Por exemplo, em 2010 a Rocinha tinha 130 mil habitantes e aproximadamente seis mil empreendimentos, a maior parte deles atuando na informalidade. Existe ali o “Carteiro Amigo”, um serviço alternativo de entrega de correspondências que complementa a operação dos Correios no emaranhado da favela, com lugares de difícil acesso, como vielas e becos desprovidos de nomes e números.
Numa favela de Porto Alegre, Cláudio Amorim, 65 anos, “considerava que o fundamental era adquirir boa carne para seu churrasco de fim de semana. Citava outras prioridades: ter na cuia o chimarrão preferido e na geladeira sua cerveja predileta: o resto aí é com a ‘nega veia’, porque é ela que faz as compras”.
13% dos entrevistados têm motocicleta, 20% automóvel, 28% TV por assinatura, a mesma média do País. 55% possuem forno de microondas, mais do que no Brasil em geral, e 69% máquina de lavar. Em 2013, 16% já tinham viajado de avião.
Faltam missionários católicos
Ante o quadro aqui resumidamente apresentado, é impossível não perguntar onde estão os missionários católicos dispostos a ir até essas almas para levar-lhes o pão da palavra de Deus, quão mais necessário do que o pão que alimenta os corpos!
Fala-se tanto em ajuda material. Onde estão os que proporcionam a ajuda espiritual, o catecismo, o ensino moral e religioso, a conversão da alma a Deus, os sacramentos, a confissão, a comunhão do Corpo de Cristo?

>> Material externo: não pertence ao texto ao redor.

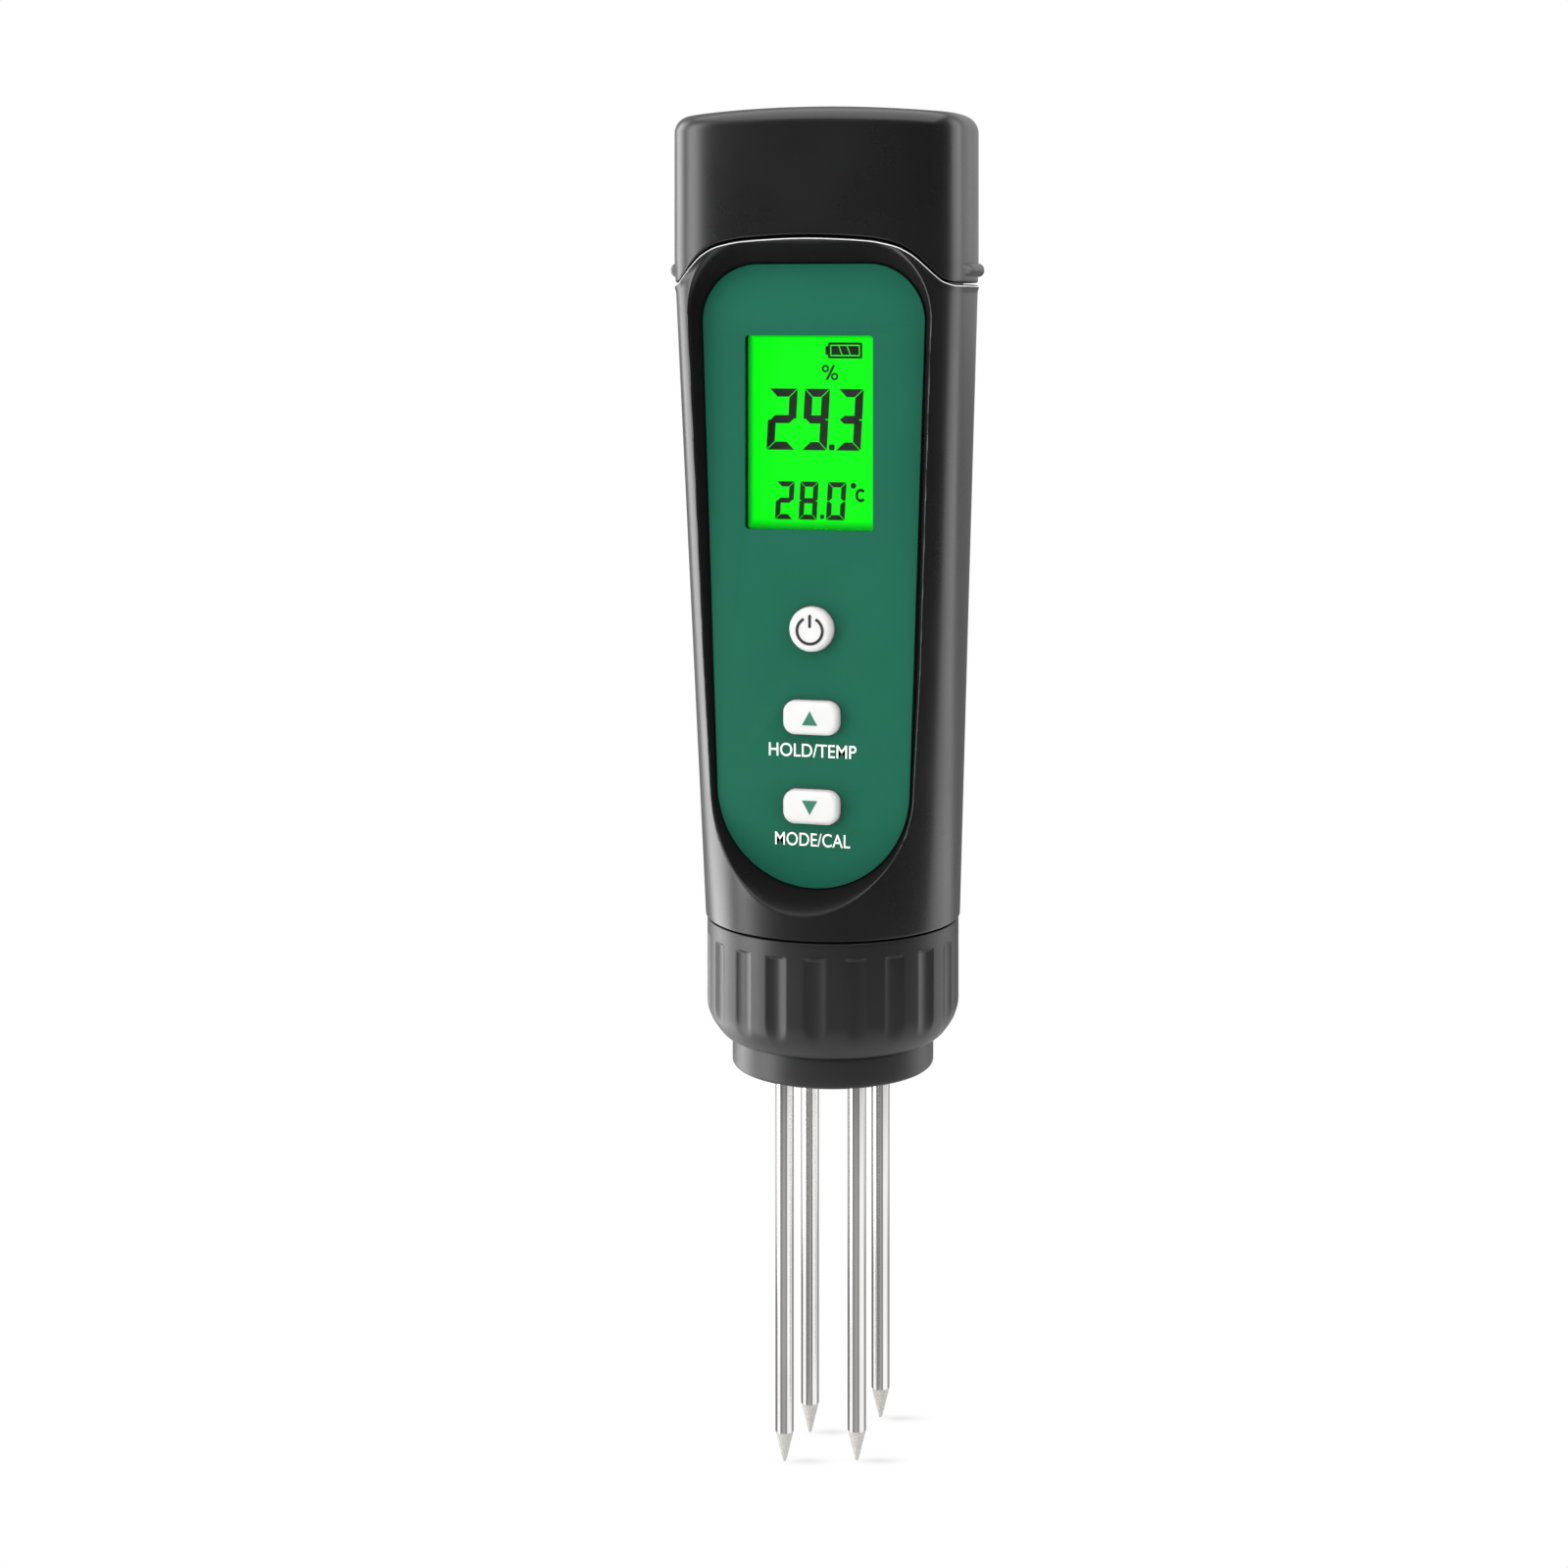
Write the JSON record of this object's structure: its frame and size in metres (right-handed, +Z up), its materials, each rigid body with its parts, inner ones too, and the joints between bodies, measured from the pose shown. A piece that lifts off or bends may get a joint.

Em outros tempos, formar-se-iam congregações religiosas só para fazer apostolado junto às favelas. Porém, é tão pronunciada a decadência de nossos dias, que caso tais congregações se constituíssem, é de se temer que elas buscariam antes açular a inveja dos moradores para levá-los à revolta e à luta de classes.
De modo que, contemplando o importante aspecto das favelas que nos é revelado pelo livro em questão, somos, de um lado, levados a nos alegrar pelos valores positivos apresentados, que não são poucos, mas de outro, compelidos a nos lembrar de que “Jesus viu uma grande multidão e compadeceu-se dela, porque eram como ovelhas que não têm pastor”. (Mc 6,34).